Implementing Half-Precision with Ultralytics

Frameworks like PyTorch and libraries such as ultralytics make it straightforward to leverage half-precision. The following example demonstrates how to export a YOLO11 model to the TensorRT format using FP16, a common practice for optimizing inference speed on NVIDIA GPUs.

from ultralytics import YOLO

# Load a pretrained YOLO11 model
model = YOLO("yolo11n.pt")

# Export the model to TensorRT engine with half-precision enabled
# The 'half=True' argument ensures weights are converted to FP16
model.export(format="engine", half=True)

Distinguishing Related Terms

Understanding half-precision requires distinguishing it from related optimization techniques found in the glossary:

• Half-Precision vs.
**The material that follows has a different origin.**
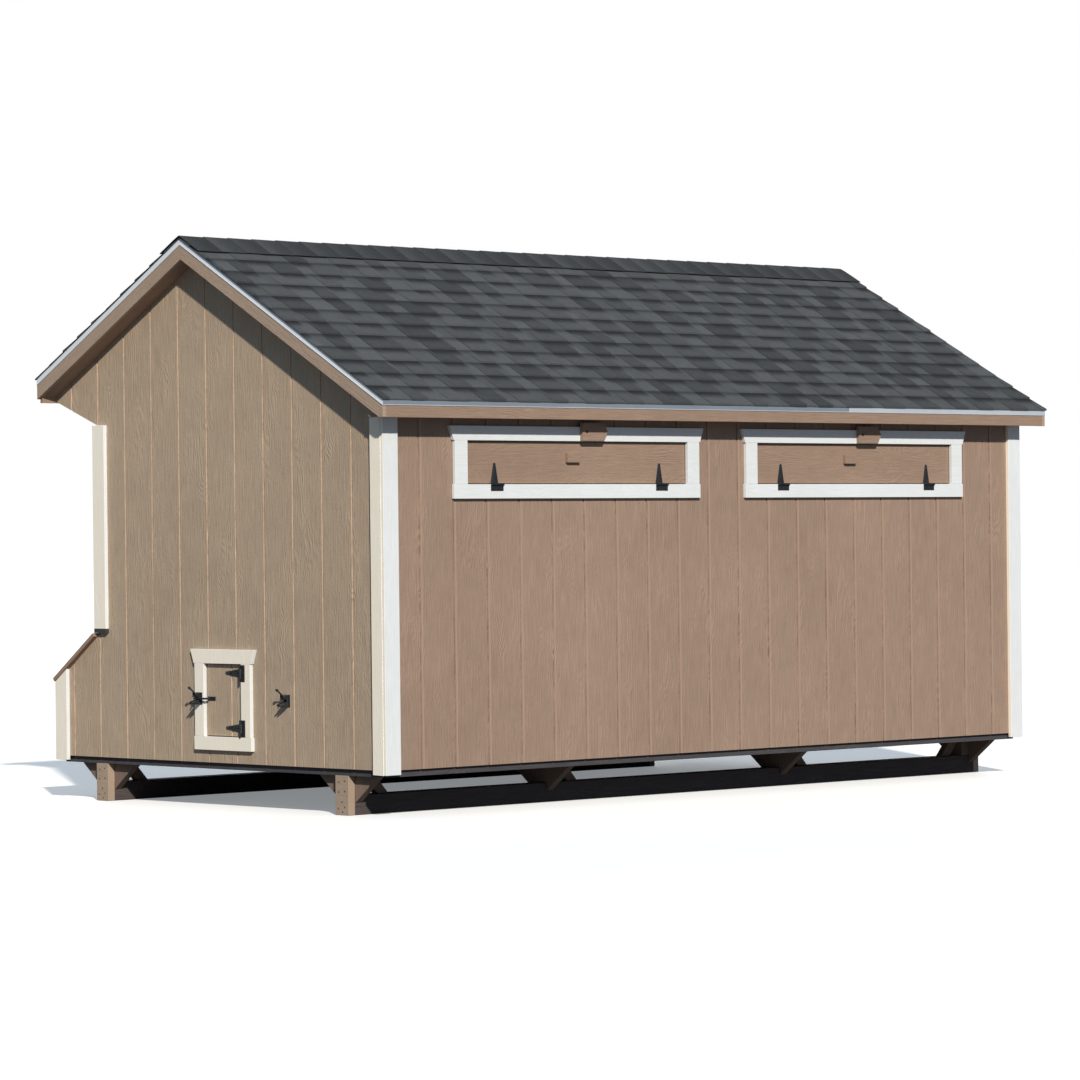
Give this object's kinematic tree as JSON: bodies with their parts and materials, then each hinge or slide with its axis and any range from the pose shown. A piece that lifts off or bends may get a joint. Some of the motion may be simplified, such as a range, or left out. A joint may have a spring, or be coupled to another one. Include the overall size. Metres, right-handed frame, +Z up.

Mixed Precision: While half-precision refers specifically to the 16-bit data format, mixed precision is a training technique that combines FP16 for heavy computation and FP32 for sensitive accumulations (like weight updates) to prevent loss of information.
• Half-Precision vs. Model Quantization: Half-precision maintains floating-point representation, merely reducing the bit-width. Quantization typically converts weights to integer formats, such as INT8 (8-bit integers), which offers even greater compression and speed but requires careful calibration techniques like Quantization-Aware Training (QAT) to avoid accuracy degradation.
• Half-Precision vs. Bfloat16: Bfloat16 (Brain Floating Point) is an alternative 16-bit format used often on TPUs. It preserves the 8-bit exponent of FP32 to maintain dynamic range but sacrifices precision in the fraction, making it generally more stable for training than standard IEEE FP16 without needing loss scaling.

By mastering these formats, developers can ensure their model deployment strategies are optimized for the specific hardware and performance requirements of their projects.